[Start Data lines]
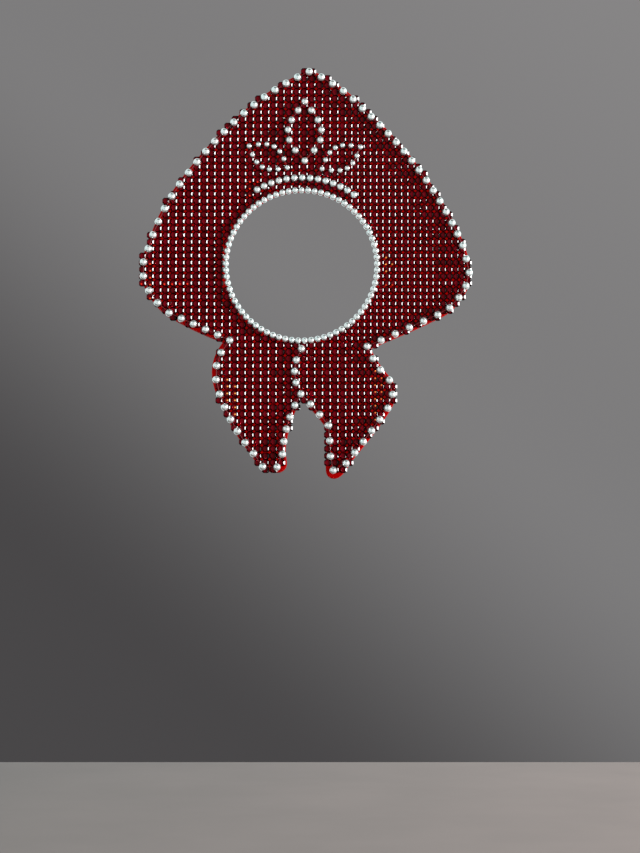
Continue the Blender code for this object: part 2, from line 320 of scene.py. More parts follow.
def boardPiece(name, outer, holeRadius, back, front, rounding, pitch, relief=None):
    # A flat board with a round hole: two rounded bands and a net of triangles on each face,
    # the back one swelling by the relief
    hole = circle(holeRadius, round(math.pi * holeRadius / plan["lineStep"]))
    bands = [edgeBand(outer, leftNormals(outer), back, front, rounding),
             edgeBand(hole, -leftNormals(hole), back, front, rounding)]
    parts, groups, count = [], [], 0
    for band in bands:
        parts.append(band.reshape(-1, 3))
        groups.append(grid(band.shape[0], band.shape[1], count))
        count += len(parts[-1])
    for row, level in ((0, front), (-1, back)):
        flat, triangles = flatNet(bands[0][row][:, (0, 2)], bands[1][row][:, (0, 2)], pitch)
        depth = np.full(len(flat), level)
        if relief and level == back:
            depth = depth + relief(flat, outer, hole)
        parts.append(np.stack((flat[:, 0], depth, flat[:, 1]), axis=1))
        groups.append(triangles + count)
        count += len(flat)
    piece = makePiece(name, np.concatenate(parts), groups, True)
    weld(piece, net["weld"])
    piece.data.set_sharp_from_angle(angle=math.radians(net["sharpAngle"]))
    return piece


# Shader nodes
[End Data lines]
▸ **Instructions for the task**: Copy down the whole of the data above, matching it exactly.

▸ **Result of the exercise**:
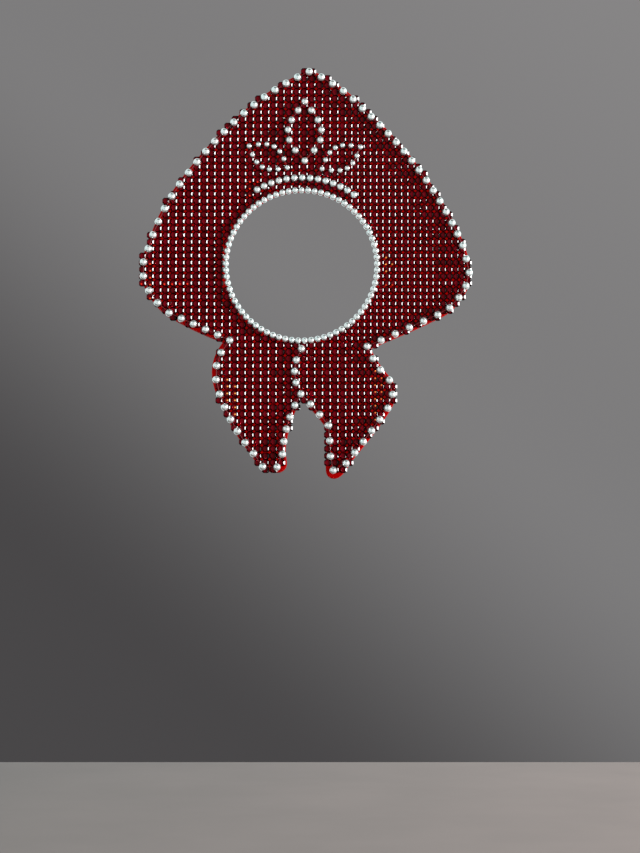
Continue the Blender code for this object: part 2, from line 320 of scene.py. More parts follow.
def boardPiece(name, outer, holeRadius, back, front, rounding, pitch, relief=None):
    # A flat board with a round hole: two rounded bands and a net of triangles on each face,
    # the back one swelling by the relief
    hole = circle(holeRadius, round(math.pi * holeRadius / plan["lineStep"]))
    bands = [edgeBand(outer, leftNormals(outer), back, front, rounding),
             edgeBand(hole, -leftNormals(hole), back, front, rounding)]
    parts, groups, count = [], [], 0
    for band in bands:
        parts.append(band.reshape(-1, 3))
        groups.append(grid(band.shape[0], band.shape[1], count))
        count += len(parts[-1])
    for row, level in ((0, front), (-1, back)):
        flat, triangles = flatNet(bands[0][row][:, (0, 2)], bands[1][row][:, (0, 2)], pitch)
        depth = np.full(len(flat), level)
        if relief and level == back:
            depth = depth + relief(flat, outer, hole)
        parts.append(np.stack((flat[:, 0], depth, flat[:, 1]), axis=1))
        groups.append(triangles + count)
        count += len(flat)
    piece = makePiece(name, np.concatenate(parts), groups, True)
    weld(piece, net["weld"])
    piece.data.set_sharp_from_angle(angle=math.radians(net["sharpAngle"]))
    return piece


# Shader nodes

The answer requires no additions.